Trzy wojny, bo jest jeszcze wojna polsko-polska, która jak trochę znam historię to tak jakby trwała od zawsze. Módlmy się, do kogo kto tam chce, żeby w końcu w rządzie pojawili się ludzie, których głównym celem nie jest dowalić tym drugim.

Może i mam niepopularną opinię ale uważam, że biznes jest ciekawszy od polityki, bo przynajmniej jest nastawiony na działanie konstruktywne i rozwiązywanie realnych problemów - oczywiście tu można też długo dyskutować.

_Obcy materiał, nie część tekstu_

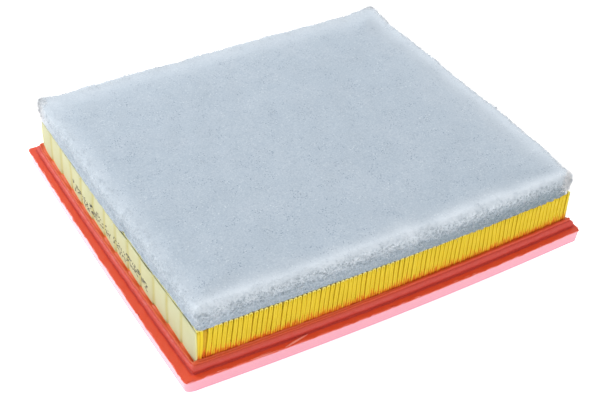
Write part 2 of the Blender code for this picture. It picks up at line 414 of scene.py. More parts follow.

Czy w przypadku lokaty odnawialnej gdy przejdzie już automatycznie na ponowny okres ( np. na kolejny rok, dwa lub trzy) to mogę na następny dzień po odnowieniu lokaty zamknąć ją bez utraty tych już narosłych odsetek przez pierwszy okres trwania lokaty?

Prawdopodobnie wszystko zależy od konkretnej oferty w danym banku. Po prostu zadzwoń, albo idź się zapytać na miejscu.